Even in the non-feature film category, Srikanth Deva's score for the short 'Karuvaraigal' got a special mention from the jury.
The Phenomenon Of Raja And Rahman
This domination of awards by the south film industry in the musical category is not entirely surprising or new. In the last decade alone (since 2013), the award for the best music director has gone to films from South India 11 times (this includes both best musical score and for songs. The two different categories were re-introduced from 2009).
Overall, even though Hindi films have swept 19 awards in the category since its inception in 1967, the four south Indian language films (Tamil, Telugu, Malayalam and Kannada) have won 34 awards while others combined, including Hindi, Bengali, Punjabi, Odia and Marathi, have managed to secure 30 awards.
Among South Indian films, it is a close-run thing. Tamil and Telugu have both won 10 awards each, Malayalam nine and Kannada five.
The musical supremacy of south Indian languages at the National Awards can be in a sense attributed to the presence of two of the best musical talents India has seen — Ilaiyaraaja and A R Rahman.
The 'Mozart of Madras' has walked away with six awards while the Pied Piper from Pannaiyapuram has secured five awards (and he is the only to have got it for three different languages — Tamil, Telugu and Malayalam.
Four other musicians from the south, K V Mahadevan, Johnson and B V Karanath have got the National Award twice each.
That south India has reaped such a rich harvest despite some of its best names like M S Viswanthan, Dakshinamoorthy, Ravindran were consistently overlooked (We don't want to start a flame war and this is no suggestion that south Indian musicians were hard done by.
Even the brilliance of Salil Chowdhray and R D Burman was never recognised by the National Awards committee).
The Legend Of Yesudas And SPB
It is not just the music directors list that is dominated by the talents from the south of Vindhyas. The singers' list, both male and female, is dominated by Tamil, Telugu, Malayalam and Kannada performers.
The most successful male singer in the history of national awards is, of course, the remarkable K J Yesudas with a staggering eight awards.
After the first five years of the award (since the male singer category was announced in 1967) was filled with Hindi and Bengali singers (the likes of Mahendra Kapoor, Manna Dey, S D Burman, yes as a singer, and Hemant Kumar), Yesudas brought the first laurel to the south with his song Manushyan Mathangale Srishtichu for the film Achanum Bappayum under the baton of G K Devarajan.
The legend's eighth award came for Poy Maranja Kalam for the film Viswasapoorvam Mansoor in 2017. The music director was Ramesh Narayan. The 45 years difference between his first and last awards is another testimony to the legend's greatness.
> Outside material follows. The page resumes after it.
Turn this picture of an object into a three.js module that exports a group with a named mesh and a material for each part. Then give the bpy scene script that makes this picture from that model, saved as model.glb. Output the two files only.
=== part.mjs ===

Yesudas has won it for songs in three different languages Malayalam, Hindi and Telugu. But his contemporary, the ebulliently brilliant S P Balasubrahmanyam, went one up on him, by winning awards for four different languages — Telugu, Hindi, Tamil and Kannada. He, however, managed to win the coveted honour six times only.
But the sheer spread and sweep of Yesudas and SPB pan-India, especially in the 70s, 80s and 90s is worthy of a full-fledged book. The two sang in every conceivable language, style, and genre with aplomb and poise that cannot be easily emulated.
For the record, others who have won multiple awards include Shankar Mahadevan and Udit Narayan (three each), and Hariharan, Manna Dey, Hemant Kumar and M G Sreekumar (all two each).
On the distaff side too, things aren't much different. Aside from Shreya Ghosal, who has five awards in her kitty, the list is speckled with South Indian star singers — K S Chitra (six), P Susheela (five), S Janaki (four) and Vani Jairam (three). Among this, Janki's first triumph came in 1977 for the sensationally fresh Senthoora Poove for Ilaiyaraaja in 16 Vayathinile.
The likes of Janaki, Yesudas and Susheela are no longer actively singing. But the effulgent talent of Ilaiyaraaja and Rahman continue to burn brightly. And you can't put it past them to win the national honour in the years to come, too.